Third, Venezuela’s earthquake disaster is crystallizing as a national‑scale shock. By 20:02 UTC, local outlets and national assembly president Jorge Rodríguez reported an official death toll of 1,943 with over 10,571 injured and more than 15,000 people rendered homeless. NASA and ESA Sentinel‑1 satellite analysis, released around 20:01 UTC, indicates roughly 58,870 buildings destroyed or damaged nationwide, with regional authorities in Yaracuy alone assessing more than a thousand houses and emergency teams still moving coffins and recovering victims in La Guaira.

For markets and supply chains, Venezuela’s quakes hit an already weakened oil and gas sector, port infrastructure, and telecommunications. Local communications in disaster zones are only now being partially restored. While detailed damage to refineries, terminals, and pipelines is not yet public, the sheer scale of structural damage and displacement makes prolonged operational disruptions likely, both directly at facilities and indirectly via power, roads, and workforce availability. Any sustained outage at export terminals or refineries would tighten heavy crude supply, complicate flows to niche refiners and swap partners, and could further stress Venezuela’s already precarious sovereign credit profile.

The simultaneous slide in Brent—now recording its largest monthly decline since March 2020 as of 19:59 UTC—signals that markets are still pricing in macro softness and U.S.–Iran diplomacy more than supply‑side risk. That disconnect may narrow quickly if there is concrete evidence of Iranian transit restrictions, Venezuelan export outages, or Afghan–Pakistan escalation that threatens overland trade or pipeline security.

Over the next 24–48 hours, watch:
- Any Iranian regulatory or naval move that operationalizes the 60‑day Hormuz limit (fees, inspections, or selective denials of passage).
- Satellite or port‑agent reporting from Venezuelan oil terminals and refineries for signs of shut‑ins or load delays.
- Official Pakistani reactions to Kabul’s strike claim, including air defense alerts, border troop movements, or airspace advisories.
- Price action in Brent, Dubai, and tanker day rates, which will be the fastest barometer of whether these risks are starting to reprice.

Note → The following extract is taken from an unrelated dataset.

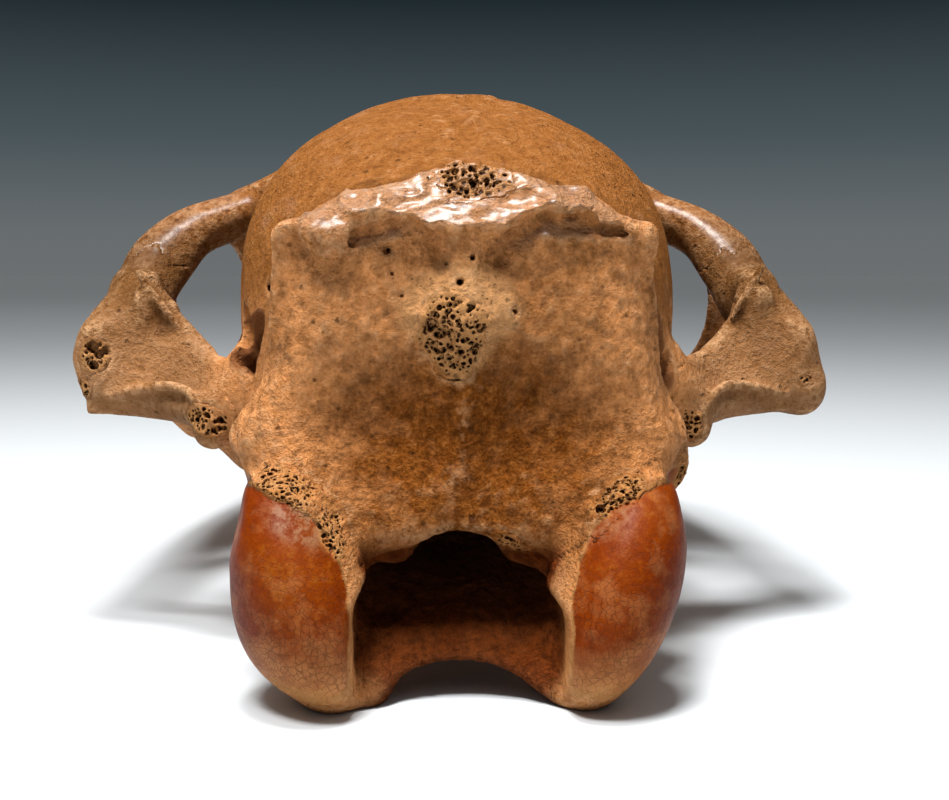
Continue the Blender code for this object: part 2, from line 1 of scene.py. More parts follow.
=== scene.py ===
# %% [markdown]
# # A horse skull in stained fossil bone
# This lesson builds a life-size skull of a horse without its lower jaw, as a museum shows it: it rests
# on its two condyles, its cheek teeth and its incisors, with the back of the head toward the viewer.
# A plain model of the same skull, one mesh for each bone, has already been made and packed. It gives
# every bone its place and size. Here each plain bone is replaced by a detailed one in the same place.

# %% Load the plain skull and keep its size
import bpy
import numpy as np
from math import radians
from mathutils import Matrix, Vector


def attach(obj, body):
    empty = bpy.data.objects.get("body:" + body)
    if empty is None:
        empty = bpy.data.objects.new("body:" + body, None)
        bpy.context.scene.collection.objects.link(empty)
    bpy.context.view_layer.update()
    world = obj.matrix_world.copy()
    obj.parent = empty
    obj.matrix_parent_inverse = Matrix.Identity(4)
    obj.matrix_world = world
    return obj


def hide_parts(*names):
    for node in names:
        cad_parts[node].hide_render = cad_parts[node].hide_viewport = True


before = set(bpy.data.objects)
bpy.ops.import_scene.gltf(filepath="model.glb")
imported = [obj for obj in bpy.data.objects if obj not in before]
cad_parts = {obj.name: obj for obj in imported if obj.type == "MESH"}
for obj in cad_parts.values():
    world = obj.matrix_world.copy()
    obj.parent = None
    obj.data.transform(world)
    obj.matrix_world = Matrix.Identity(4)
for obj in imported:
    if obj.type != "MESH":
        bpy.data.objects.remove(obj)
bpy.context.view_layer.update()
MILLIMETRE = 0.001
MIDDLE_OF_LENGTH = 265.95       # y of the middle of the skull, counted from the back of the condyles
FLOOR_TRIM = 0.3                # the feet are ground flat by this much

# %% [markdown]
# ## Bone as a distance
# A skull has no flat faces and hardly any edges: every part flows into the next through a fillet.
# Boxes with bevels would always look assembled. A sculptor adds clay and takes it away, and the same
# can be written down as a distance: a function gives, for any point, how far it is from the surface,
# less than nought inside. The smaller of two distances joins two shapes, and a soft version of it
# fills the crease between them. All numbers below are millimetres, with the rear of the condyles near
# y = 0, the nose toward +y and the floor at z = 0.

# %% Soft joins and smooth curves
FAR = 60.0
def smooth_min(a, b, k):
    """The smaller of two distances, with the crease between them filled over k mm."""
    h = np.maximum(k - np.abs(a - b), 0.0) / k
    return np.minimum(a, b) - h * h * k * 0.25


def spline(stations):
    """Rows of (place, values...) become a function of place that gives smooth values."""
    rows = np.array(stations, float)
    stops, values = rows[:, 0], rows[:, 1:]
    slope = np.gradient(values, stops, axis=0)
    fine = np.linspace(stops[0], stops[-1], 400)
    k = np.clip(np.searchsorted(stops, fine) - 1, 0, len(stops) - 2)
    h = (stops[k + 1] - stops[k])[:, None]
    s = (fine[:, None] - stops[k][:, None]) / h
    s2 = s * s
    s3 = s2 * s
    table = ((2 * s3 - 3 * s2 + 1) * values[k] + (s3 - 2 * s2 + s) * h * slope[k]
             + (3 * s2 - 2 * s3) * values[k + 1] + (s3 - s2) * h * slope[k + 1])
    return lambda place: [np.interp(place, fine, column) for column in table.T]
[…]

**MARKET IMPACT ASSESSMENT:**
Afghan–Pakistan tensions raise tail-risk for South Asian stability but limited direct market link; Iranian Hormuz restrictions and oil export claims add bullish risk to crude and tanker rates despite Brent’s current selloff; Venezuela’s catastrophic quake and massive infrastructure damage deepen downside risk to already fragile oil exports and sovereign credit; yen at 40-year lows keeps FX volatility and intervention risk elevated, supporting the dollar.